How to report portfolio greenhouse gas emissions is something that many private markets firms will undoubtedly be considering. Guidance released today could provide meaningful assistance on this. Initiative Climat International (iCI), a network of private equity GPs who collaborate on managing climate risks and opportunities, has partnered with consulting firm ERM to create guidance that “sets out a consistent approach to GHG emissions disclosure across the private equity sector”.

“Many GPs have not yet established robust processes for carbon footprinting data collection, target setting or benchmarking, and there has to date been no agreed standard for aggregating and reporting this information at fund level,” the organisations wrote in a statement today.
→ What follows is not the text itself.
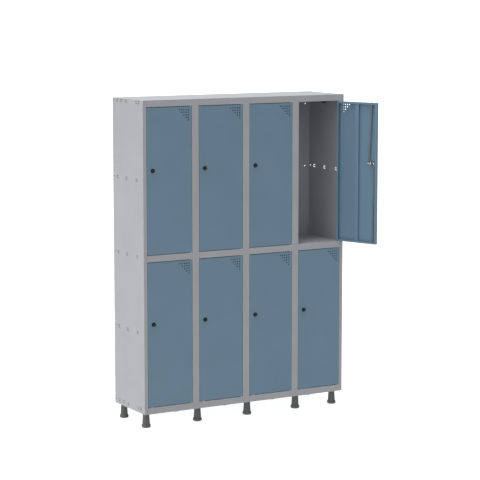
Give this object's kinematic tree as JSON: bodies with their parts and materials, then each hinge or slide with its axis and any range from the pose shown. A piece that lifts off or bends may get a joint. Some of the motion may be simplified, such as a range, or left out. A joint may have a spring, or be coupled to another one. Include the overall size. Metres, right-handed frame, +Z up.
{
  "type": "school locker",
  "caption": "Two-tier steel locker with columns of vented, right-hinged doors, a turn knob driving two lock rods in each door, coat hooks and round raised feet.",
  "frame": {"origin": "On the floor, under the middle of the bounding box of the whole locker as stored, with its upper right door standing open. The cabinet's own middle is 40.9 mm towards -X and 136.1 mm towards +Y from it.", "axes": "+X to the right as seen from the front, +Y from the doors to the back panel, +Z up."},
  "size_m": [1.4618, 0.6722, 1.945],
  "materials": {
    "cabinet_paint": "fine-textured light grey powder coat",
    "door_paint": "fine-textured grey-blue powder coat",
    "black_plastic": "moulded black plastic, satin",
    "foot_plastic": "moulded dark grey plastic, matte",
    "zinc_steel": "bright zinc plate",
    "rubber": "matte black rubber",
    "pale_nylon": "natural nylon"
  },
  "bodies": {
    "cabinet": {"left_side_panel": "cabinet_paint", "right_side_panel": "cabinet_paint", "back_panel_left": "cabinet_paint", "back_panel_right": "cabinet_paint", "top_panel": "cabinet_paint", "base_panel": "cabinet_paint", "partition_1": "cabinet_paint", "partition_2": "cabinet_paint", "partition_3": "cabinet_paint", "lower_floors": "cabinet_paint", "upper_floors": "cabinet_paint", "front_posts": "cabinet_paint", "front_rails": "cabinet_paint", "feet": "foot_plastic", "foot_studs": "zinc_steel", "foot_plates": "zinc_steel", "hinge_pins": "zinc_steel", "door_spacers": "pale_nylon", "coat_hooks": "black_plastic", "door_buffers": "rubber"},
    "door_1_lower": {"door_1_lower_panel": "door_paint", "door_1_lower_lock_case": "black_plastic"},
    "door_1_lower_knob": {"door_1_lower_turn_knob": "black_plastic"},
    "door_1_lower_up_rod": {"door_1_lower_rod_up": "zinc_steel"},
    "door_1_lower_down_rod": {"door_1_lower_rod_down": "zinc_steel"},
    "door_2_lower": {"door_2_lower_panel": "door_paint", "door_2_lower_lock_case": "black_plastic"},
    "door_2_lower_knob": {"door_2_lower_turn_knob": "black_plastic"},
    "door_2_lower_up_rod": {"door_2_lower_rod_up": "zinc_steel"},
    "door_2_lower_down_rod": {"door_2_lower_rod_down": "zinc_steel"},
    "door_3_lower": {"door_3_lower_panel": "door_paint", "door_3_lower_lock_case": "black_plastic"},
    "door_3_lower_knob": {"door_3_lower_turn_knob": "black_plastic"},
    "door_3_lower_up_rod": {"door_3_lower_rod_up": "zinc_steel"},
    "door_3_lower_down_rod": {"door_3_lower_rod_down": "zinc_steel"},
    "door_4_lower": {"door_4_lower_panel": "door_paint", "door_4_lower_lock_case": "black_plastic"},
    "door_4_lower_knob": {"door_4_lower_turn_knob": "black_plastic"},
    "door_4_lower_up_rod": {"door_4_lower_rod_up": "zinc_steel"},
    "door_4_lower_down_rod": {"door_4_lower_rod_down": "zinc_steel"},
    "door_1_upper": {"door_1_upper_panel": "door_paint", "door_1_upper_lock_case": "black_plastic"},
    "door_1_upper_knob": {"door_1_upper_turn_knob": "black_plastic"},
    "door_1_upper_up_rod": {"door_1_upper_rod_up": "zinc_steel"},
    "door_1_upper_down_rod": {"door_1_upper_rod_down": "zinc_steel"},
    "door_2_upper": {"door_2_upper_panel": "door_paint", "door_2_upper_lock_case": "black_plastic"},
    "door_2_upper_knob": {"door_2_upper_turn_knob": "black_plastic"},
    "door_2_upper_up_rod": {"door_2_upper_rod_up": "zinc_steel"},
    "door_2_upper_down_rod": {"door_2_upper_rod_down": "zinc_steel"},
    "door_3_upper": {"door_3_upper_panel": "door_paint", "door_3_upper_lock_case": "black_plastic"},
    "door_3_upper_knob": {"door_3_upper_turn_knob": "black_plastic"},
    "door_3_upper_up_rod": {"door_3_upper_rod_up": "zinc_steel"},
    "door_3_upper_down_rod": {"door_3_upper_rod_down": "zinc_steel"},
    "door_4_upper": {"door_4_upper_panel": "door_paint", "door_4_upper_lock_case": "black_plastic"},
    "door_4_upper_knob": {"door_4_upper_turn_knob": "black_plastic"},
    "door_4_upper_up_rod": {"door_4_upper_rod_up": "zinc_steel"},
    "door_4_upper_down_rod": {"door_4_upper_rod_down": "zinc_steel"}
  },
  "joints": [
    {"name": "door_1_lower_swing", "type": "hinge", "parent": "cabinet", "child": "door_1_lower", "pos_m": [-0.41592, -0.05928, 0.5635], "axis": [0, 0, 1], "range_deg": [0, 120]},
    {"name": "door_1_lower_turn", "type": "hinge", "parent": "door_1_lower", "child": "door_1_lower_knob", "pos_m": [-0.66772, -0.05138, 0.627], "axis": [0, -1, 0], "range_deg": [0, 90]},
    {"name": "door_1_lower_up_rod_pin", "type": "hinge", "parent": "door_1_lower_knob", "child": "door_1_lower_up_rod", "pos_m": [-0.64772, -0.05138, 0.627], "axis": [0, -1, 0], "range_deg": [-94, 0]},
    {"name": "door_1_lower_down_rod_pin", "type": "hinge", "parent": "door_1_lower_knob", "child": "door_1_lower_down_rod", "pos_m": [-0.68772, -0.05138, 0.627], "axis": [0, -1, 0], "range_deg": [-94, 0]},
    {"name": "door_2_lower_swing", "type": "hinge", "parent": "cabinet", "child": "door_2_lower", "pos_m": [-0.07092, -0.05928, 0.5635], "axis": [0, 0, 1], "range_deg": [0, 120]},
    {"name": "door_2_lower_turn", "type": "hinge", "parent": "door_2_lower", "child": "door_2_lower_knob", "pos_m": [-0.32272, -0.05138, 0.627], "axis": [0, -1, 0], "range_deg": [0, 90]},
    {"name": "door_2_lower_up_rod_pin", "type": "hinge", "parent": "door_2_lower_knob", "child": "door_2_lower_up_rod", "pos_m": [-0.30272, -0.05138, 0.627], "axis": [0, -1, 0], "range_deg": [-94, 0]},
    {"name": "door_2_lower_down_rod_pin", "type": "hinge", "parent": "door_2_lower_knob", "child": "door_2_lower_down_rod", "pos_m": [-0.34272, -0.05138, 0.627], "axis": [0, -1, 0], "range_deg": [-94, 0]},
    {"name": "door_3_lower_swing", "type": "hinge", "parent": "cabinet", "child": "door_3_lower", "pos_m": [0.27408, -0.05928, 0.5635], "axis": [0, 0, 1], "range_deg": [0, 120]},
    {"name": "door_3_lower_turn", "type": "hinge", "parent": "door_3_lower", "child": "door_3_lower_knob", "pos_m": [0.02228, -0.05138, 0.627], "axis": [0, -1, 0], "range_deg": [0, 90]},
    {"name": "door_3_lower_up_rod_pin", "type": "hinge", "parent": "door_3_lower_knob", "child": "door_3_lower_up_rod", "pos_m": [0.04228, -0.05138, 0.627], "axis": [0, -1, 0], "range_deg": [-94, 0]},
    {"name": "door_3_lower_down_rod_pin", "type": "hinge", "parent": "door_3_lower_knob", "child": "door_3_lower_down_rod", "pos_m": [0.00228, -0.05138, 0.627], "axis": [0, -1, 0], "range_deg": [-94, 0]},
    {"name": "door_4_lower_swing", "type": "hinge", "parent": "cabinet", "child": "door_4_lower", "pos_m": [0.61908, -0.05928, 0.5635], "axis": [0, 0, 1], "range_deg": [0, 120]},
    {"name": "door_4_lower_turn", "type": "hinge", "parent": "door_4_lower", "child": "door_4_lower_knob", "pos_m": [0.36728, -0.05138, 0.627], "axis": [0, -1, 0], "range_deg": [0, 90]},
    {"name": "door_4_lower_up_rod_pin", "type": "hinge", "parent": "door_4_lower_knob", "child": "door_4_lower_up_rod", "pos_m": [0.38728, -0.05138, 0.627], "axis": [0, -1, 0], "range_deg": [-94, 0]},
    {"name": "door_4_lower_down_rod_pin", "type": "hinge", "parent": "door_4_lower_knob", "child": "door_4_lower_down_rod", "pos_m": [0.34728, -0.05138, 0.627], "axis": [0, -1, 0], "range_deg": [-94, 0]},
    {"name": "door_1_upper_swing", "type": "hinge", "parent": "cabinet", "child": "door_1_upper", "pos_m": [-0.41592, -0.05928, 1.4715], "axis": [0, 0, 1], "range_deg": [0, 120]},
    {"name": "door_1_upper_turn", "type": "hinge", "parent": "door_1_upper", "child": "door_1_upper_knob", "pos_m": [-0.66772, -0.05138, 1.535], "axis": [0, -1, 0], "range_deg": [0, 90]},
    {"name": "door_1_upper_up_rod_pin", "type": "hinge", "parent": "door_1_upper_knob", "child": "door_1_upper_up_rod", "pos_m": [-0.64772, -0.05138, 1.535], "axis": [0, -1, 0], "range_deg": [-94, 0]},
    {"name": "door_1_upper_down_rod_pin", "type": "hinge", "parent": "door_1_upper_knob", "child": "door_1_upper_down_rod", "pos_m": [-0.68772, -0.05138, 1.535], "axis": [0, -1, 0], "range_deg": [-94, 0]},
    {"name": "door_2_upper_swing", "type": "hinge", "parent": "cabinet", "child": "door_2_upper", "pos_m": [-0.07092, -0.05928, 1.4715], "axis": [0, 0, 1], "range_deg": [0, 120]},
    {"name": "door_2_upper_turn", "type": "hinge", "parent": "door_2_upper", "child": "door_2_upper_knob", "pos_m": [-0.32272, -0.05138, 1.535], "axis": [0, -1, 0], "range_deg": [0, 90]},
    {"name": "door_2_upper_up_rod_pin", "type": "hinge", "parent": "door_2_upper_knob", "child": "door_2_upper_up_rod", "pos_m": [-0.30272, -0.05138, 1.535], "axis": [0, -1, 0], "range_deg": [-94, 0]},
    {"name": "door_2_upper_down_rod_pin", "type": "hinge", "parent": "door_2_upper_knob", "child": "door_2_upper_down_rod", "pos_m": [-0.34272, -0.05138, 1.535], "axis": [0, -1, 0], "range_deg": [-94, 0]},
    {"name": "door_3_upper_swing", "type": "hinge", "parent": "cabinet", "child": "door_3_upper", "pos_m": [0.27408, -0.05928, 1.4715], "axis": [0, 0, 1], "range_deg": [0, 120]},
    {"name": "door_3_upper_turn", "type": "hinge", "parent": "door_3_upper", "child": "door_3_upper_knob", "pos_m": [0.02228, -0.05138, 1.535], "axis": [0, -1, 0], "range_deg": [0, 90]},
    {"name": "door_3_upper_up_rod_pin", "type": "hinge", "parent": "door_3_upper_knob", "child": "door_3_upper_up_rod", "pos_m": [0.04228, -0.05138, 1.535], "axis": [0, -1, 0], "range_deg": [-94, 0]},
    {"name": "door_3_upper_down_rod_pin", "type": "hinge", "parent": "door_3_upper_knob", "child": "door_3_upper_down_rod", "pos_m": [0.00228, -0.05138, 1.535], "axis": [0, -1, 0], "range_deg": [-94, 0]},
    {"name": "door_4_upper_swing", "type": "hinge", "parent": "cabinet", "child": "door_4_upper", "pos_m": [0.61908, -0.05928, 1.4715], "axis": [0, 0, 1], "range_deg": [-111, 9]},
    {"name": "door_4_upper_turn", "type": "hinge", "parent": "door_4_upper", "child": "door_4_upper_knob", "pos_m": [0.70194, -0.29719, 1.535], "axis": [0.9336, 0.3584, 0], "range_deg": [0, 90]},
    {"name": "door_4_upper_up_rod_pin", "type": "hinge", "parent": "door_4_upper_knob", "child": "door_4_upper_up_rod", "pos_m": [0.69477, -0.27852, 1.535], "axis": [0.9336, 0.3584, 0], "range_deg": [-94, 0]},
    {"name": "door_4_upper_down_rod_pin", "type": "hinge", "parent": "door_4_upper_knob", "child": "door_4_upper_down_rod", "pos_m": [0.70911, -0.31586, 1.535], "axis": [0.9336, 0.3584, 0], "range_deg": [-94, 0]}
  ],
  "couplings": [
    {"joint": "door_1_lower_up_rod_pin", "follows": "door_1_lower_turn", "ratio": -1.0347},
    {"joint": "door_1_lower_down_rod_pin", "follows": "door_1_lower_turn", "ratio": -1.0263},
    {"joint": "door_2_lower_up_rod_pin", "follows": "door_2_lower_turn", "ratio": -1.0347},
    {"joint": "door_2_lower_down_rod_pin", "follows": "door_2_lower_turn", "ratio": -1.0263},
    {"joint": "door_3_lower_up_rod_pin", "follows": "door_3_lower_turn", "ratio": -1.0347},
    {"joint": "door_3_lower_down_rod_pin", "follows": "door_3_lower_turn", "ratio": -1.0263},
    {"joint": "door_4_lower_up_rod_pin", "follows": "door_4_lower_turn", "ratio": -1.0347},
    {"joint": "door_4_lower_down_rod_pin", "follows": "door_4_lower_turn", "ratio": -1.0263},
    {"joint": "door_1_upper_up_rod_pin", "follows": "door_1_upper_turn", "ratio": -1.0347},
    {"joint": "door_1_upper_down_rod_pin", "follows": "door_1_upper_turn", "ratio": -1.0263},
    {"joint": "door_2_upper_up_rod_pin", "follows": "door_2_upper_turn", "ratio": -1.0347},
    {"joint": "door_2_upper_down_rod_pin", "follows": "door_2_upper_turn", "ratio": -1.0263},
    {"joint": "door_3_upper_up_rod_pin", "follows": "door_3_upper_turn", "ratio": -1.0347},
    {"joint": "door_3_upper_down_rod_pin", "follows": "door_3_upper_turn", "ratio": -1.0263},
    {"joint": "door_4_upper_up_rod_pin", "follows": "door_4_upper_turn", "ratio": -1.0347},
    {"joint": "door_4_upper_down_rod_pin", "follows": "door_4_upper_turn", "ratio": -1.0263}
  ]
}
The standard provides GPs with guidance on various elements of GHG reporting, including:

  • Calculating scopes 1,2 and 3 emissions of the GP and each portfolio company;
  • Attributing GHG emissions from portfolios to GPs and LPs;
  • Aggregating emissions at the fund level and reporting to stakeholders.
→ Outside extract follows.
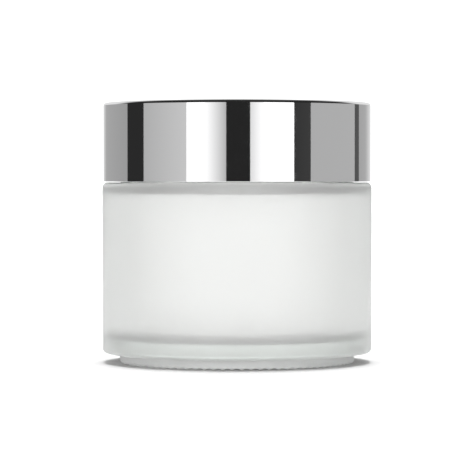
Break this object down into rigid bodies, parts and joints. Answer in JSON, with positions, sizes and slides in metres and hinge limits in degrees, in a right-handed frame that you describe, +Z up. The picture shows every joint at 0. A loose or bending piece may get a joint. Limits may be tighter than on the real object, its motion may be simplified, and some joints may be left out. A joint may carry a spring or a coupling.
{
  "type": "cosmetic cream jar",
  "caption": "Wide frosted thick-wall glass cream jar with a mirror-chrome double-wall screw cap, foam liner and snap-in sealing disc.",
  "frame": {"origin": "centre of the plane that the jar stands on", "axes": "+Z up along the jar's and the cap's common axis; +X and +Y are level, and the shape is round about Z apart from the threads, the grip tab along X and the hidden ribs"},
  "size_m": [0.07, 0.07, 0.0674],
  "materials": {
    "frosted_glass": "acid-frosted outside, polished inside",
    "disc_plastic": "natural low-density polyethylene, slightly translucent",
    "liner_foam": "closed-cell polyethylene foam with smooth skins",
    "inner_cap_plastic": "moulded white polypropylene",
    "cap_chrome": "mirror metallised"
  },
  "bodies": {
    "jar": {"glass_jar": "frosted_glass"},
    "liner": {"cap_liner": "liner_foam"},
    "cap": {"inner_cap": "inner_cap_plastic", "outer_cap": "cap_chrome"},
    "disc": {"sealing_disc": "disc_plastic"}
  },
  "joints": [
    {"name": "cap_lift", "type": "slide", "parent": "jar", "child": "liner", "axis": [0, 0, 1], "range_m": [0, 0.0255]},
    {"name": "cap_turn", "type": "hinge", "parent": "liner", "child": "cap", "pos_m": [0, 0, 0.0474], "axis": [0, 0, 1], "range_deg": [0, 2160]},
    {"name": "disc_lift", "type": "slide", "parent": "jar", "child": "disc", "axis": [0, 0, 1], "range_m": [0, 0.0051]}
  ],
  "couplings": [
    {"joint": "cap_lift", "follows": "cap_turn", "m_per_rad": 0.0006737},
    {"joint": "disc_lift", "follows": "cap_turn", "m_per_rad": 0.00013263}
  ]
}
The Principles for Responsible Investment (PRI) backed the initiative. Two other sustainability-focused non-profits – Ceres and CDP – have endorsed it.

“When it comes to measuring and reporting financed emissions, the private equity asset class remains a distance behind public markets,” said Peter Dunbar, head of private equity at the PRI. “This excellent guidance will equip private equity ESG professionals with a blueprint based on preexisting global standards, which will help them improve the quality of their GHG emissions reporting.”

Climate reporting is becoming a reality around the world. In the UK, for example, larger companies have to make a number of disclosures around climate risk (although GHG reporting is not necessarily one of them). Meanwhile in the US, the Securities and Exchange Commission has proposed climate-centric disclosure requirements, including elements of GHG calculation and reporting, for larger listed companies.

Aside from regulation, investors in private equity funds are asking for the data. “We need the [overall] carbon emissions, and our percentage of that either to the fund or to the company, depending on what level it’s being reported at,” one LP told delegates at PEI Media’s Responsible Investment Forum in New York in March. “Right now, we don’t have either one of those. So our ask is just for the carbon emissions data.”

The discussion was conducted under Chatham House rules, meaning speakers could not be identified. Of its private equity assets, the LP said: “We have a pretty good sense of what we hold, at least indirectly through our fund managers. But there’s no greenhouse gas data whatsoever. We literally have no data.”